The PFT, however, doesn't have a similar history of activism. And now the union literally faces a fight for its continued relevance. Like the CTU, the PFT has the opportunity to strike, not only to defend teachers' compensation and working conditions, but also public education itself.

Certainly, striking in violation of the law carries risks of fines and injunctions. However, if the union stands by and does nothing, it could well end up like its sister union local in New Orleans, which represents just a fraction of its former membership, with nearly 80 percent of the city's schools turned over to charter operators.

The PFT's national affiliate, the American Federation of Teachers (AFT), has sounded the alarm about the Philadelphia school crisis.
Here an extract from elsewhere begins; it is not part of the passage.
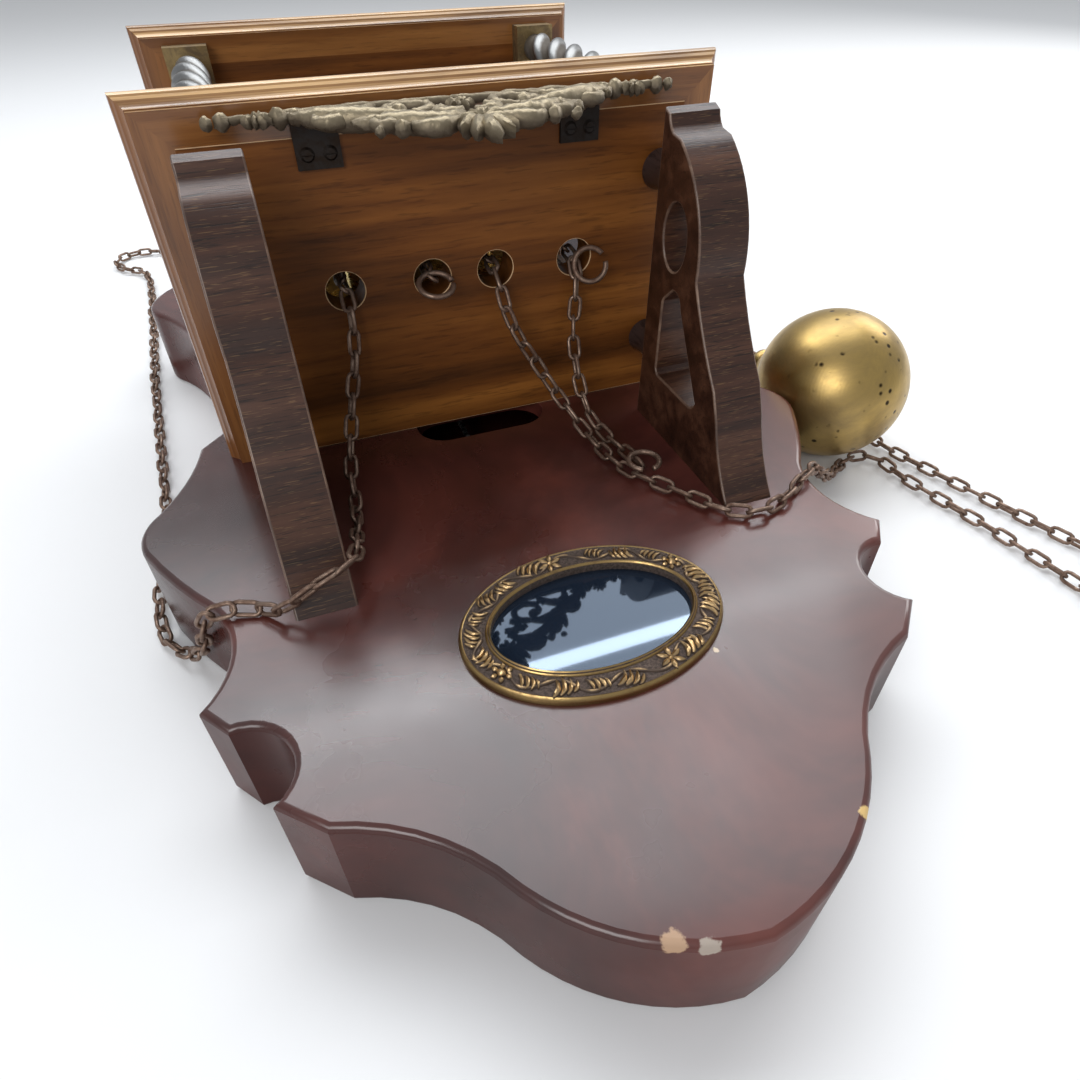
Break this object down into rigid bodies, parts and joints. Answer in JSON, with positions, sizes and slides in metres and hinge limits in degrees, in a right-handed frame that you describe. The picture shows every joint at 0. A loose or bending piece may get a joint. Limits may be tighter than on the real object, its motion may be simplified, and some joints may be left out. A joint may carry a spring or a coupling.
{
  "type": "hooded wall clock",
  "caption": "Hooded chain-driven wall clock with a shaped lacquered case, oval pendulum window, bracketed oak hood, twisted columns, pierced bronze apron and pear weights, lying on its back.",
  "frame": {"origin": "under the middle of the case, on the surface that the case's back lies on", "axes": "+Z out of the clock's front, +Y towards its top, +X to its right-hand side"},
  "size_m": [0.4553, 0.6676, 0.1865],
  "materials": {
    "lacquer_case": "gloss",
    "bracket_oak": "satin",
    "hood_oak": "satin",
    "moulding_oak": "satin",
    "ring_brass": "antique",
    "window_glass": "polished",
    "cast_bronze": "tarnished",
    "column_metal": "worn silver paint",
    "block_brass": "aged",
    "black_iron": "matt",
    "dial_brass": "satin",
    "ring_white": "satin enamel",
    "blued_steel": "blued",
    "movement_brass": "polished",
    "movement_steel": "polished",
    "chain_steel": "rusty brown",
    "weight_brass": "pitted",
    "hanger_steel": "zinc plated",
    "gong_steel": "dark"
  },
  "bodies": {
    "clock": {"case_back": "lacquer_case", "case_rim": "lacquer_case", "case_front": "lacquer_case", "hanger_plate": "hanger_steel", "lens_ring": "ring_brass", "lens_glass": "window_glass", "bracket_left": "bracket_oak", "bracket_right": "bracket_oak", "bun_feet": "bracket_oak", "hood_floor": "hood_oak", "floor_moulding": "moulding_oak", "hood_top": "hood_oak", "top_moulding": "moulding_oak", "side_frame_left": "hood_oak", "side_frame_right": "hood_oak", "side_glass": "window_glass", "front_frame": "hood_oak", "column_left": "column_metal", "column_right": "column_metal", "column_blocks": "block_brass", "apron": "cast_bronze", "apron_plates": "black_iron", "apron_screws": "black_iron", "dial_plate": "dial_brass", "chapter_ring": "ring_white", "front_plate": "movement_brass", "back_plate": "movement_brass", "pillars": "movement_brass", "suspension_cock": "block_brass", "gong": "gong_steel", "gong_post": "black_iron", "going_chain": "chain_steel", "strike_chain": "chain_steel", "chain_rings": "chain_steel", "weight_left": "weight_brass", "weight_right": "weight_brass"},
    "door": {"door_frame": "hood_oak", "door_glass": "window_glass", "door_knob": "block_brass", "door_pins": "block_brass"},
    "minute_arbor": {"centre_wheel": "movement_brass", "cannon_pinion": "movement_steel", "minute_hand": "blued_steel", "hand_nut": "block_brass"},
    "hour_pipe": {"hour_wheel": "movement_brass", "hour_hand": "blued_steel"},
    "motion_wheel": {"minute_wheel": "movement_brass"},
    "going_drum": {"going_chain_wheel": "movement_brass", "going_great_wheel": "movement_brass"},
    "third_arbor": {"third_wheel": "movement_brass"},
    "escape_arbor": {"escape_wheel": "movement_brass"},
    "strike_drum": {"strike_chain_wheel": "movement_brass", "strike_great_wheel": "movement_brass"},
    "pin_arbor": {"pin_wheel": "movement_brass"},
    "fly_arbor": {"fly": "movement_brass"},
    "pendulum": {"pendulum_rod": "movement_steel", "pendulum_bob": "movement_brass"},
    "anchor_arbor": {"anchor": "movement_steel", "crutch": "movement_steel"},
    "hammer": {"hammer": "movement_steel"}
  },
  "joints": [
    {"name": "door_hinge", "type": "hinge", "parent": "clock", "child": "door", "pos_m": [0.0735, 0.05265, 0.16], "axis": [0, 1, 0], "range_deg": [0, 100]},
    {"name": "minute_turn", "type": "hinge", "parent": "clock", "child": "minute_arbor", "pos_m": [0, 0.05265, 0.114], "axis": [0, 0, -1], "continuous": true},
    {"name": "hour_turn", "type": "hinge", "parent": "clock", "child": "hour_pipe", "pos_m": [0, 0.05265, 0.138], "axis": [0, 0, -1], "continuous": true},
    {"name": "motion_turn", "type": "hinge", "parent": "clock", "child": "motion_wheel", "pos_m": [0.012, 0.05265, 0.134], "axis": [0, 0, -1], "continuous": true},
    {"name": "going_drum_turn", "type": "hinge", "parent": "clock", "child": "going_drum", "pos_m": [0.0315, 0.04065, 0.1143], "axis": [0, 0, -1], "continuous": true},
    {"name": "third_turn", "type": "hinge", "parent": "clock", "child": "third_arbor", "pos_m": [0.011, 0.0717, 0.1], "axis": [0, 0, -1], "continuous": true},
    {"name": "escape_turn", "type": "hinge", "parent": "clock", "child": "escape_arbor", "pos_m": [0, 0.08793, 0.1], "axis": [0, 0, -1], "continuous": true},
    {"name": "strike_drum_turn", "type": "hinge", "parent": "clock", "child": "strike_drum", "pos_m": [-0.0315, 0.04065, 0.1143], "axis": [0, 0, -1], "continuous": true},
    {"name": "pin_turn", "type": "hinge", "parent": "clock", "child": "pin_arbor", "pos_m": [-0.02278, 0.07321, 0.1], "axis": [0, 0, -1], "continuous": true},
    {"name": "fly_turn", "type": "hinge", "parent": "clock", "child": "fly_arbor", "pos_m": [-0.03178, 0.0888, 0.1], "axis": [0, 0, -1], "continuous": true},
    {"name": "pendulum_swing", "type": "hinge", "parent": "clock", "child": "pendulum", "pos_m": [0, 0.10693, 0.0215], "axis": [0, 0, 1], "range_deg": [-3, 3]},
    {"name": "anchor_rock", "type": "hinge", "parent": "clock", "child": "anchor_arbor", "pos_m": [0, 0.10693, 0.08], "axis": [0, 0, 1], "range_deg": [-3, 3]},
    {"name": "hammer_lift", "type": "hinge", "parent": "clock", "child": "hammer", "pos_m": [-0.052, 0.09965, 0.1], "axis": [0, 0, 1], "range_deg": [0, 8]}
  ],
  "couplings": [
    {"joint": "hour_turn", "follows": "minute_turn", "ratio": 0.083333},
    {"joint": "motion_turn", "follows": "minute_turn", "ratio": -0.33333},
    {"joint": "going_drum_turn", "follows": "minute_turn", "ratio": -0.11111},
    {"joint": "third_turn", "follows": "minute_turn", "ratio": -10},
    {"joint": "escape_turn", "follows": "minute_turn", "ratio": 112.5},
    {"joint": "pin_turn", "follows": "strike_drum_turn", "ratio": -9},
    {"joint": "fly_turn", "follows": "strike_drum_turn", "ratio": 72},
    {"joint": "anchor_rock", "follows": "pendulum_swing", "ratio": 1}
  ]
}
AFT President Randi Weingarten was arrested during a protest against school closures last spring, and the AFT has launched a petition to oppose the cuts.

And in her prepared remarks at the 50th anniversary of the 1963 March on Washington last weekend, Weingarten said, "Let's all of us--not simply educators, parents and kids--stage nonviolent protests in districts that fail to invest in public education and that turn their backs on struggling schools." But Weingarten and the AFT missed the opportunity to highlight the battle for Philadelphia schools and build support for the fledgling movement.
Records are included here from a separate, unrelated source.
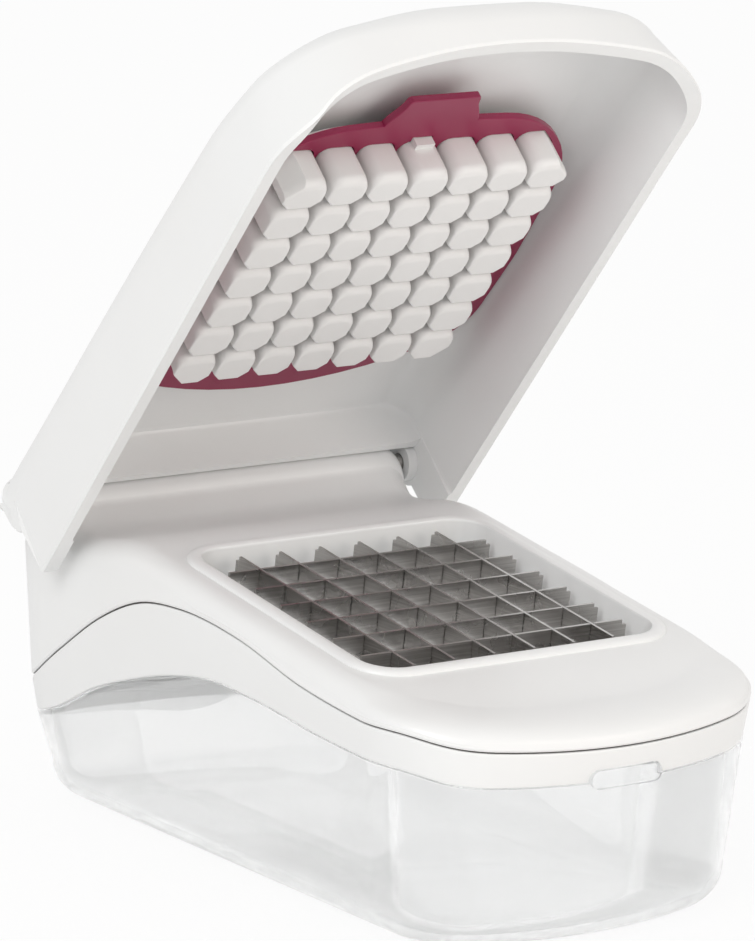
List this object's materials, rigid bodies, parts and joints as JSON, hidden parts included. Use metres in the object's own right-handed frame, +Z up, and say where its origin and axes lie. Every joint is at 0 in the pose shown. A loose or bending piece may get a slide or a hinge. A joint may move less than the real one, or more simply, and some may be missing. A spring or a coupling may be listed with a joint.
{
  "type": "food chopper",
  "caption": "Hand-pressed food chopper: a hinged lid pushes food through a crossed blade grid into a clear tub, with a pull-off cleaning grid.",
  "frame": {"origin": "on the floor under the tub, at the middle of the box round the part with its lid open", "axes": "+Z up, -Y towards the nose and the catch, +Y towards the hinge, X along the hinge axis"},
  "size_m": [0.133, 0.2223, 0.2326],
  "materials": {
    "white_plastic": "satin moulded white plastic",
    "clear_plastic": "polished clear plastic",
    "magenta_plastic": "satin moulded deep magenta plastic",
    "blade_steel": "fine brushed stainless steel",
    "dark_seal": "dark soft seal"
  },
  "bodies": {
    "tub": {"tub": "clear_plastic"},
    "head": {"collar": "white_plastic", "deck_seal": "dark_seal", "deck": "white_plastic", "blade_carrier": "white_plastic", "blade_cross_1": "blade_steel", "blade_cross_2": "blade_steel", "blade_cross_3": "blade_steel", "blade_cross_4": "blade_steel", "blade_cross_5": "blade_steel", "blade_cross_6": "blade_steel", "blade_long_1": "blade_steel", "blade_long_2": "blade_steel", "blade_long_3": "blade_steel", "blade_long_4": "blade_steel", "blade_long_5": "blade_steel", "blade_long_6": "blade_steel", "hinge_pin_left": "blade_steel", "hinge_pin_right": "blade_steel"},
    "lid": {"lid": "white_plastic", "pusher": "white_plastic", "pusher_screw_1": "blade_steel", "pusher_screw_2": "blade_steel", "pusher_screw_3": "blade_steel", "pusher_screw_4": "blade_steel"},
    "cleaning_grid": {"cleaning_grid": "magenta_plastic"}
  },
  "joints": [
    {"name": "head_lift", "type": "slide", "parent": "tub", "child": "head", "axis": [0, 0, 1], "range_m": [0, 0.06]},
    {"name": "lid_hinge", "type": "hinge", "parent": "head", "child": "lid", "pos_m": [0, 0.0808, 0.0851], "axis": [1, 0, 0], "range_deg": [0, 54]},
    {"name": "grid_pull", "type": "slide", "parent": "lid", "child": "cleaning_grid", "axis": [0, -0.7214, -0.6925], "range_m": [0, 0.0042]}
  ]
}
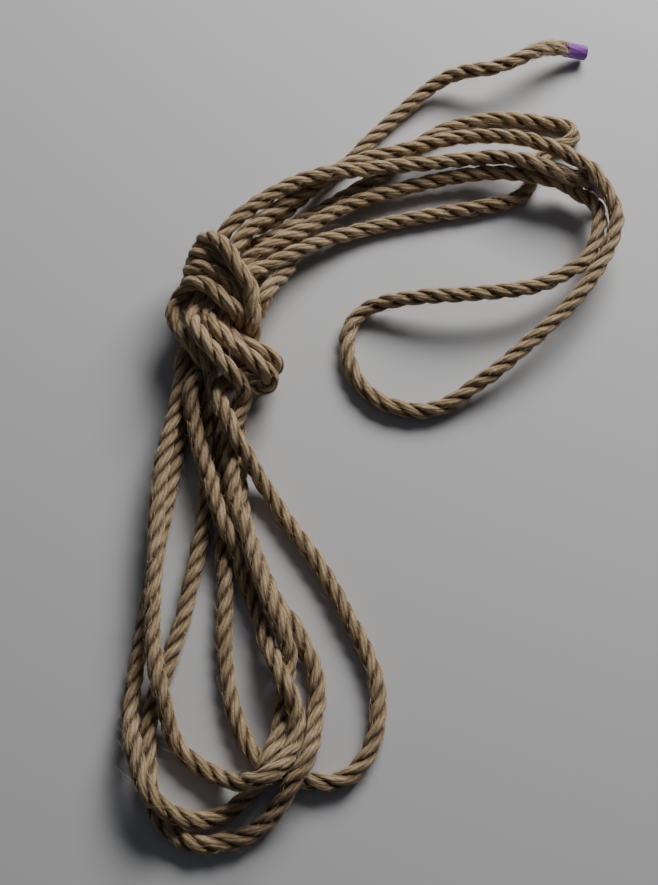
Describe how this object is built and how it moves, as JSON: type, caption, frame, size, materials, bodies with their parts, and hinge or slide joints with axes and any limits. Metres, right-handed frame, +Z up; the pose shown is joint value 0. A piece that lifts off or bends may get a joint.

The challenges in Philadelphia are great. But so is the potential to fight. "Clergy are talking about calling for a boycott," said Weinraub, the Philadelphia teacher. "Parents are talking about a boycott. Teachers are talking about a strike. If we can connect that to the powerful movement we need in Philadelphia to force our local leaders to go to the capital get the money we need, we can force Harrisburg to fulfill its constitutional duty" to fund the schools.

The Chicago strike showed that teachers, parents and community members who take a stand for our schools are far more popular than any corporate education reformer or politician who carries out their program. If Philadelphia teachers follow the Chicago example and take a stand, they can tap support across their city--and around the U.S.